The use of such clauses has long been viewed with suspicion in many quarters, and they have been blamed for allowing cultures of harassment to flourish and individuals accused of wrongdoing to effectively go unpunished. 

“Gagging the victims of sexual harassment is simply wrong,” said Denise Keating, chief executive of the Employers Network for Equality & Inclusion. “Employers that use non-disclosure agreements are adding additional stress to people who have been put through damaging experiences. 

“The EHRC has found that only one in four victims of sexual harassment saw any action taken by their employers. With senior colleagues the most common perpetrators of sexual harassment, it’s clear that power is a major factor in those committing these acts.”

King said that banning such clauses may well have the desired effect on increasing transparency inside organisations. 

“By not allowing companies to ‘gag’ their current or former employees about harassment, this could encourage employees to come forward and might actually lead to employers being able to identify issues earlier on that need to be addressed before the situation deteriorates and becomes unsalvageable,” she said.

But other employment lawyers urged caution, and said confidentiality clauses sometimes had a valid use in ensuring grievances were handled sensitively and efficiently.  

“One of the main reasons that employers will be agreeable to settle claims in this way is to ensure confidentiality, especially when anything such as sexual misconduct could bring the organisation into disrepute,” said Arwen Makin, senior solicitor at ESP Law. 

“It is important to note that this is the case even where the employer has done everything correctly – addressed the issues when they were aware of them, perhaps even dismissed the perpetrator. 

“It isn’t simply a case of ‘covering up’ wrongdoing without addressing it, although sometimes of course it may be.” 

Other recommendations put forward by the EHRC include placing a greater responsibility on employers to publish their sexual harassment policies, and for the government to introduce a legal duty on employers to take effective steps to prevent harassment occurring in the workplace.

It recommended a new mandatory duty for employers and a statutory code of practice to “require all employers to take effective steps to prevent and respond to sexual harassment”, it stated.

“These measures will provide employers with clear guidance on what is required of them and ensure that there are consequences for failure to follow that guidance.” 

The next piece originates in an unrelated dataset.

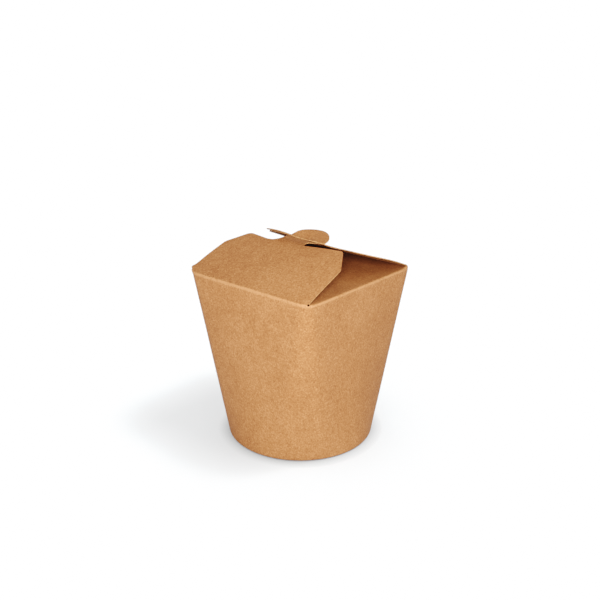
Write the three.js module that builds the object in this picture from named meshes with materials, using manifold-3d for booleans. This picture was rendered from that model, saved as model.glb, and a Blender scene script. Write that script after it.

It also recommended that Acas “develop targeted sexual harassment training for managers, staff and workplace sexual harassment ‘champions’ to support employers in achieving change”.

It suggested that the government develop an online tool to make it easier to report sexual harassment, and that all employers publish their sexual harassment policy on their website.

To prevent victimisation, it called for a mandatory duty for employers to take reasonable steps to protect workers from victimisation, and a statutory code of practice to explain the steps employers should take to ensure nobody is victimised. 

It also strongly urged that ‘interim relief’ be available “so that those dismissed by their employers for making a complaint can seek continuation of their employment and reduce their financial losses”.

The EHRC’s research shares evidence gathered from around 1,000 individuals and employers between December 2017 and February 2018.

These recommendations have been welcomed, although there were concerns that they should go further. Chloé  Chambraud, gender equality director at Business in the Community, argued that having a policy in place and publishing it wasn’t enough to encourage reporting.

“We know that 96 per cent of organisations have bullying and harassment policies in place, but four in five women do not report it to the employers,” she said. “Employers need to have a range of formal and informal reporting mechanisms in place and to nurture a supportive culture to ensure that all complaints are handled fairly and consistently.” 

Employers also need to take into account other protected characteristics such as ethnicity, disability and sexual orientation, although many cases of sexual harassment in the workplace do not occur between colleagues but involve clients and other contacts at work. 

“A more effective protection in these cases might be to reinstate the rules protecting employees from acts of harassment by third parties,” said Paula Cole, partner at TLT. “Any new legislation should bear all of these circumstances in mind, and come up with a workable solution for everyone involved.”

The Equality Act 2010 defines sexual harassment as unwanted conduct of a sexual nature, which is intended to, or has the effect of, violating a person’s dignity or creating an intimidating, hostile, degrading, humiliating or offensive environment for them. 

Under the Act, employers have a duty to protect their workers and will be legally liable for sexual harassment in the workplace if they have not taken reasonable steps to prevent it. However, the EHRC’s research suggested that the lack of minimum requirements is detrimentally affecting how employers manage this type of harassment.

“There is a lack of consistent, effective action being taken by employers, and people’s careers and mental and physical health have been damaged as a result,” said Hilsenrath. 

The EHRC recommendations follow a one-off parliamentary panel evidence session by the women and equalities committee, where suggestions were made to strengthen the existing law on sexual harassment to protect workers.